Acorn felt a little numb inside. She didn't even know she was going to say that, but it was the perfect way to find out where the friendship stood. Or didn't stand. Had she been that fucking blind?

It's so sad, but all the signs were there. Fish's humour had changed. She took things like wearing a tennis skirt seriously. Seriously.

Acorn kept trying a little longer. She did her best to appeal to the Fish she's always known, the one who was funny, filthy, crazy (in a good way!). But that girl seemed to be gone. It was over.

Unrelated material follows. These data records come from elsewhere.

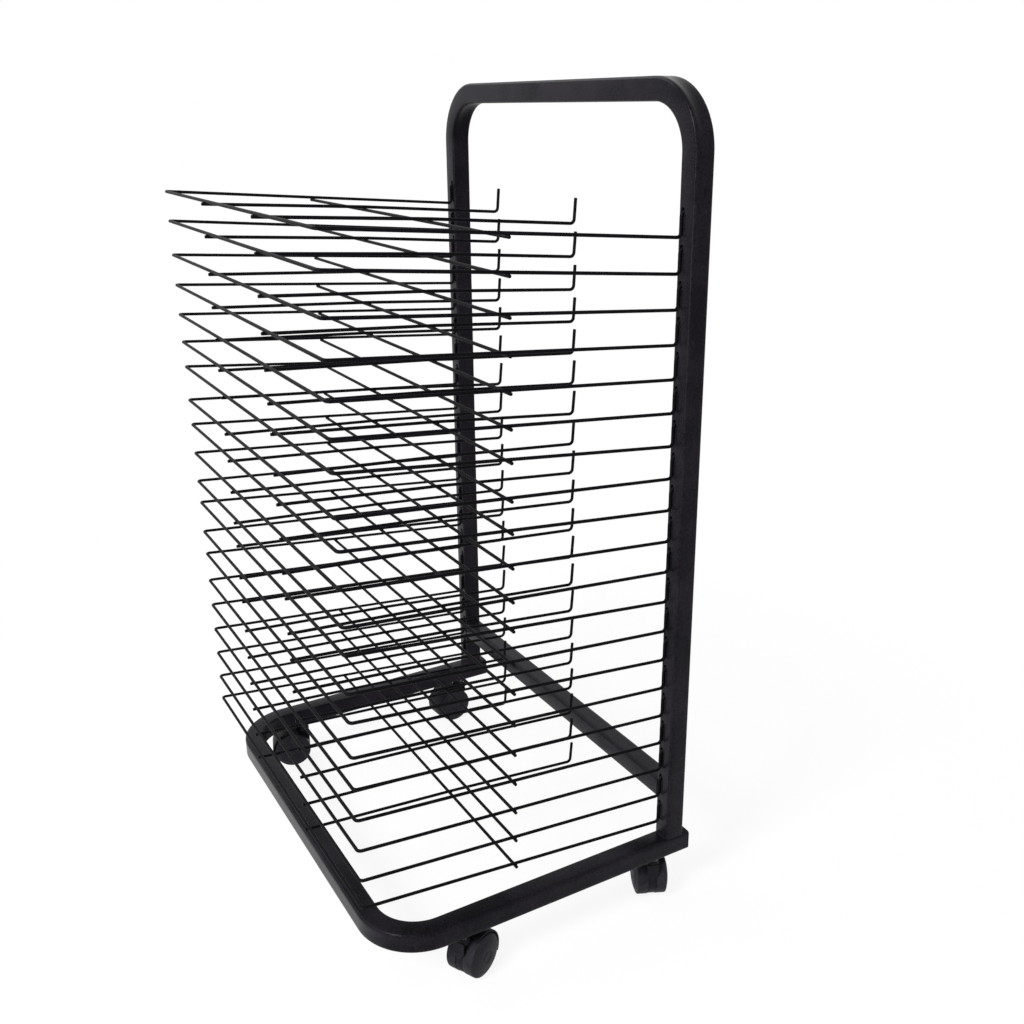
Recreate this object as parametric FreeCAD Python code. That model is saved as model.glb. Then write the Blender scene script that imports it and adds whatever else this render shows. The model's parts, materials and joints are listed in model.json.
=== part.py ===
import FreeCAD, Part
import math
import os

V = FreeCAD.Vector

# Art drying rack: a tube frame on four castors that carries a stack of hooked wire shelves.
# Millimetres, +Z up, +X across the rack, -Y out of the open front where the sheets go in.

# Frame tube
WIDTH = 450.0           # across the outside of both posts
TUBE = 20.0             # outside of the square tube
WALL = 1.5
EDGE_R = 2.5            # rounding along the tube's long edges
BEND_R = 50.0           # centre line of every tube bend
UPRIGHT_H = 711.0       # from the top of the base rails to the top of the top bar
RAIL_FRONT = 303.0      # front of the base, ahead of the posts' front face
RAIL_REAR = 28.0        # rear ends of the base, behind the posts' front face
CROSSBAR_LIFT = 40.0    # underside of the rear crossbar above the base rails

# Castors
CASTOR_H = 51.0         # floor to the underside of the base rails
WHEEL_R = 21.0
WHEEL_IN = 4.5          # inner face of each wheel from the castor's middle
WHEEL_TREAD = 13.2      # outer end of the flat tread
SHOULDER = 1.7          # rounding between the tread and the outer face
WHEEL_OUT = 17.6        # flat middle of the outer face
FACE_R = 9.0            # the outer face is flat inside this radius and domed outside it
DOME_RISE = 0.4         # dome above a straight line from the shoulder to the flat
RIM = 3.0
RIM_FLOOR = 1.0         # the wheel's hollow stops this far short of the tread's outer end
HUB_R = 6.0
TRAIL = 13.5            # axle behind the swivel axis
AXLE_R = 2.5
AXLE_HALF = 15.4
AXLE_RUN = 0.05         # radial running clearance of a wheel on its axle
END_GAP = 0.3           # axle end to the closed bottom of the wheel's bore
HOOD_GAP = 1.0          # hood over the tread
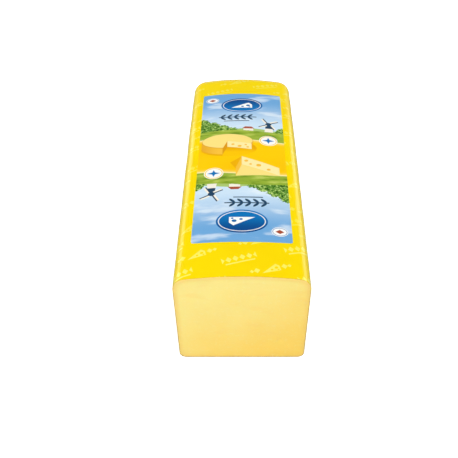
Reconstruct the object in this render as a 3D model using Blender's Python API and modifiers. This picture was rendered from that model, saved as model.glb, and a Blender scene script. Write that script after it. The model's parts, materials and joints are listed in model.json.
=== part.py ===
"""Gouda block: a foil-ripened cheese loaf in its printed film, cut square at one end.

Three pieces: the cheese itself, the thin film that wraps five sides and the underside, and the
label stuck on the crowned top. The loaf lies on its underside. The cut face looks toward -Y, the
rounded end toward +Y, and the origin is at the centre of the footprint. Units are metres, +Z up.
"""

import math

import bmesh
import bpy

# The loaf, over its film.
LENGTH = 0.305
WIDTH = 0.100
HEIGHT = 0.0937
BASE_WIDTH = 0.0994
CROWN_RISE = 0.0046
SHOULDER_RADIUS = 0.010
FOOT_RADIUS = 0.0056

# The rounded end: its corners seen from above, its upper and lower edges seen from the side, and
# how far the top sinks between mid-length and the end.
END_CORNER_RADIUS = 0.0255
END_TOP_RADIUS = 0.021
END_FOOT_RADIUS = 0.012
END_SINK = 0.0043

# The film, the label and the clearance that keeps each piece off the next.
FILM_THICKNESS = 0.0005
LABEL_THICKNESS = 0.0003
CLEARANCE = 0.0003
LABEL_WIDTH = 0.0765
LABEL_LENGTH = 0.221
LABEL_FROM_CUT = 0.0355
LABEL_END_BOW = 0.001
LABEL_CORNER_RADIUS = 0.0015

# How finely the curves are divided.
CORNER_STEPS = 6
CROWN_STEPS = 7
BODY_STEPS = 12
END_STEPS = 9
LABEL_GRID = (12, 16)
LABEL_CORNER_STEPS = 4
SMOOTH_ANGLE = math.radians(35)

# Slot name: colour, roughness.
FINISHES = {
    "cheese": ((0.96, 0.80, 0.42), 0.55),
    "film": ((0.98, 0.83, 0.03), 0.25),
    "label": ((0.55, 0.74, 0.90), 0.30),
}


def clear_scene():
    """Remove every object that the scene starts with."""
    for existing in list(bpy.data.objects):
        bpy.data.objects.remove(existing, do_unlink=True)


def make_finish(slot):
    """Return the Principled material of one slot."""
    colour, roughness = FINISHES[slot]
    material = bpy.data.materials.new(slot)
    material.use_nodes = True
    shader = material.node_tree.nodes["Principled BSDF"]
    shader.inputs["Base Color"].default_value = (*colour, 1.0)
    shader.inputs["Roughness"].default_value = roughness
    shader.inputs["Metallic"].default_value = 0.0
    return material


def crown_height(x):
    """Height of the crowned top at a distance x from the middle plane."""
    return HEIGHT - CROWN_RISE * (x / (WIDTH / 2)) ** 2


def arc_points(centre_x, centre_z, radius, start, end):
    """Points of an arc in the XZ plane, both ends included."""
    turns = (start + (end - start) * step / CORNER_STEPS for step in range(CORNER_STEPS + 1))
    return [(centre_x + radius * math.cos(turn), centre_z + radius * math.sin(turn)) for turn in turns]


def half_outline(inset):
    """Right half of the loaf's section, from the underside up to the middle of the crown."""
    foot_radius = FOOT_RADIUS - inset
    foot = arc_points(BASE_WIDTH / 2 - FOOT_RADIUS, FOOT_RADIUS, foot_radius, -math.pi / 2, 0.0)

    # The shoulder's arc meets the crown where both have the same slope.
    lean = math.atan(2 * CROWN_RISE * (WIDTH / 2 - SHOULDER_RADIUS) / (WIDTH / 2) ** 2)
    centre_x = WIDTH / 2 - SHOULDER_RADIUS
    meet_x = centre_x + SHOULDER_RADIUS * math.sin(lean)
    centre_z = crown_height(meet_x) - SHOULDER_RADIUS * math.cos(lean)
    shoulder_radius = SHOULDER_RADIUS - inset
    shoulder = arc_points(centre_x, centre_z, shoulder_radius, 0.0, math.pi / 2 - lean)

    crown_start = shoulder[-1][0]
    spans = (crown_start * (1 - step / CROWN_STEPS) for step in range(1, CROWN_STEPS))
    crown = [(x, crown_height(x) - inset) for x in spans]
    return foot + shoulder + crown


def full_outline(inset):
    """The whole section as one loop of (x, z) points, left half mirrored from the right."""
    right = half_outline(inset)
    left = [(-x, z) for x, z in reversed(right)]
    return right + [(0.0, HEIGHT - inset)] + left


def arc_inset(y, end_y, radius):
    """How far a rounded edge has drawn in at y, when its arc ends at end_y."""
    into = max(0.0, min(1.0, (y - (end_y - radius)) / radius))
    return radius * (1 - math.sqrt(1 - into ** 2))


def end_sink(y):
    """How far the top has sunk at y: nothing up to mid-length, then more and more."""
    return END_SINK * max(0.0, y / (LENGTH / 2)) ** 2


def shaped(x, z, y, inset=0.0):
    """Move a section point to where the loaf's rounded end takes it at y."""
    end_y = LENGTH / 2 - inset
    half_width = WIDTH / 2 - inset
    drawn_in = arc_inset(y, end_y, END_CORNER_RADIUS - inset)
    lowered = arc_inset(y, end_y, END_TOP_RADIUS - inset) + end_sink(y)
    lifted = arc_inset(y, end_y, END_FOOT_RADIUS - inset)
    height = HEIGHT - 2 * inset
    kept = (height - lowered - lifted) / height
    return (x * (1 - drawn_in / half_width), y, inset + lifted + (z - inset) * kept)


def loaf_stations(inset):
    """The y of every section: evenly along the body, then closing up round the end's arc."""
    start = -LENGTH / 2
    radius = END_CORNER_RADIUS - inset
    arc_start = LENGTH / 2 - END_CORNER_RADIUS
    body = [start + (arc_start - start) * step / BODY_STEPS for step in range(BODY_STEPS)]
    turns = (math.pi / 2 * step / END_STEPS for step in range(END_STEPS + 1))
    return body + [arc_start + radius * math.sin(turn) for turn in turns]


def add_section(bm, y, inset):
    """Add one closed ring of edges across the loaf and return its edges and points."""
    ring = [bm.verts.new(shaped(x, z, y, inset)) for x, z in full_outline(inset)]
    edges = [bm.edges.new((point, ring[index - 1])) for index, point in enumerate(ring)]
    return edges, ring


def loft_loaf(inset):
    """Bridge the sections into one closed loaf and return it with its cut face."""
    bm = bmesh.new()
    sections = [add_section(bm, y, inset) for y in loaf_stations(inset)]
    for (near, _), (far, _) in zip(sections, sections[1:]):
        bmesh.ops.bridge_loops(bm, edges=near + far)
    cut_face = bm.faces.new(sections[0][1])
    bm.faces.new(sections[-1][1])
    bmesh.ops.recalc_face_normals(bm, faces=bm.faces)
    return bm, cut_face


def add_object(name, bm, slot, collection):
    """Turn a bmesh into a named, smooth-shaded object with the slot's material."""
    mesh = bpy.data.meshes.new(name)
    bm.to_mesh(mesh)
    bm.free()
    mesh.shade_smooth()
    mesh.set_sharp_from_angle(angle=SMOOTH_ANGLE)
    mesh.materials.append(make_finish(slot))
    piece = bpy.data.objects.new(name, mesh)
    collection.objects.link(piece)
    return piece


def add_thickness(piece, thickness, offset):
    """Give an open surface its thickness: offset -1 grows inward, +1 outward."""
    solidify = piece.modifiers.new("Thickness", "SOLIDIFY")
    solidify.thickness = thickness
    solidify.offset = offset
    solidify.use_even_offset = True


def build_cheese(collection):
    """The cheese: the loaf's form, drawn in by the film and the clearance."""
    bm, _ = loft_loaf(FILM_THICKNESS + CLEARANCE)
    return add_object("cheese_block", bm, "cheese", collection)


def build_film(collection):
    """The film: a thin skin over the loaf, open at the cut."""
    bm, cut_face = loft_loaf(0.0)
    bmesh.ops.delete(bm, geom=[cut_face], context="FACES_ONLY")
    film = add_object("film_wrap", bm, "film", collection)
    add_thickness(film, FILM_THICKNESS, -1.0)
    return film


def build_label(collection):
    """The label: a sheet with rounded corners and bowed ends that follows the crown."""
    bm = bmesh.new()
    columns, rows = LABEL_GRID
    bmesh.ops.create_grid(bm, x_segments=columns, y_segments=rows, size=0.5)
    bmesh.ops.scale(bm, vec=(LABEL_WIDTH, LABEL_LENGTH, 1.0), verts=bm.verts)
    corners = [point for point in bm.verts if len(point.link_faces) == 1]
    bmesh.ops.bevel(
        bm,
        geom=corners,
        offset=LABEL_CORNER_RADIUS,
        segments=LABEL_CORNER_STEPS,
        profile=0.5,
        affect="VERTICES",
    )
    middle_y = -LENGTH / 2 + LABEL_FROM_CUT + LABEL_LENGTH / 2
    for point in bm.verts:
        x = point.co.x
        drawn_back = 2 * LABEL_END_BOW / LABEL_LENGTH * (2 * x / LABEL_WIDTH) ** 2
        point.co = shaped(x, crown_height(x), middle_y + point.co.y * (1 - drawn_back))
        point.co.z += CLEARANCE
    label = add_object("top_label", bm, "label", collection)
    add_thickness(label, LABEL_THICKNESS, 1.0)
    return label


def main():
    """Build the block's three pieces."""
    clear_scene()
    collection = bpy.data.collections.new("gouda_block")
    bpy.context.scene.collection.children.link(collection)
    build_cheese(collection)
    build_film(collection)
    build_label(collection)


if __name__ == "__main__":
    main()
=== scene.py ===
"""Looks of the gouda block: the cheese, its printed film, the picture label and the studio.

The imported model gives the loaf's place and size. Each sub-assembly below is a class that models its
piece with Blender's own operators and dresses it with a procedural finish. Units are metres, +Z up,
and the cut face looks toward -Y.
"""

import json
import logging
import math
from collections.abc import Callable
from dataclasses import dataclass, replace
from enum import Enum
from functools import cached_property

import bmesh
import bpy
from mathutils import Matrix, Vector

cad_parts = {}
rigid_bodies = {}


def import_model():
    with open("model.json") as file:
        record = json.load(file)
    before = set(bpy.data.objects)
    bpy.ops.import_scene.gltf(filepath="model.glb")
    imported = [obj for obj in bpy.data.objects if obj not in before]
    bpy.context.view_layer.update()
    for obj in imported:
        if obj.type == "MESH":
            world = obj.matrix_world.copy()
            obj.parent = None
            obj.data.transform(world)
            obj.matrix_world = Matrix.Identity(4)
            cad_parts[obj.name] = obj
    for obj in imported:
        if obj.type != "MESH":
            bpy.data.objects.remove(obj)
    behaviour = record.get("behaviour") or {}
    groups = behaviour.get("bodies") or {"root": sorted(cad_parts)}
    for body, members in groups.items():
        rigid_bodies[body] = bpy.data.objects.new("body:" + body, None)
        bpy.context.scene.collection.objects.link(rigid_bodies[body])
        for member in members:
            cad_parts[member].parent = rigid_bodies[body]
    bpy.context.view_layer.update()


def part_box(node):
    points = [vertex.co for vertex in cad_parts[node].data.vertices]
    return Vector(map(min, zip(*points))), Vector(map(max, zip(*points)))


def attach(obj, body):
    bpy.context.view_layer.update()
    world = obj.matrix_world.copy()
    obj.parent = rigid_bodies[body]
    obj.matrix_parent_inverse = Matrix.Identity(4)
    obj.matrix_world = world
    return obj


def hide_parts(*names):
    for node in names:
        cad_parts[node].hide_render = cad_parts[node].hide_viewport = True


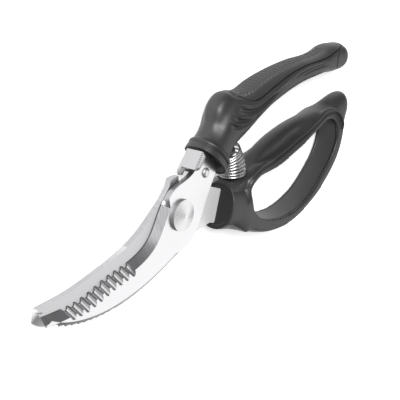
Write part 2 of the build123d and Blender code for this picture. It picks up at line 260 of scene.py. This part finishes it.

Yes folks, it was over and I was a bitter little Acorn. Grrr. She did get married in Greece, has gone on to have the life she wanted, but I have found it difficult to ever be happy for her, to ever wish her a day of joy. There were times I thought it would be great if she was horribly disfigured in a car crash and that her hubby would end up having an affair. But that kind of thinking is obviously ridiculous poison, and it's only me who'd end up ill.

So that's why I'm doing 28 days of forgiveness. It's day four. I've done some work on it, and next time I'll tell you the kind of things I'm doing to let go of this shard of resentment. Yes, a shard that probably looks like the one out of the Dark Crystal. God I love that movie.

Shit, I'm going to be late for my doctor's appointment. Gotta go.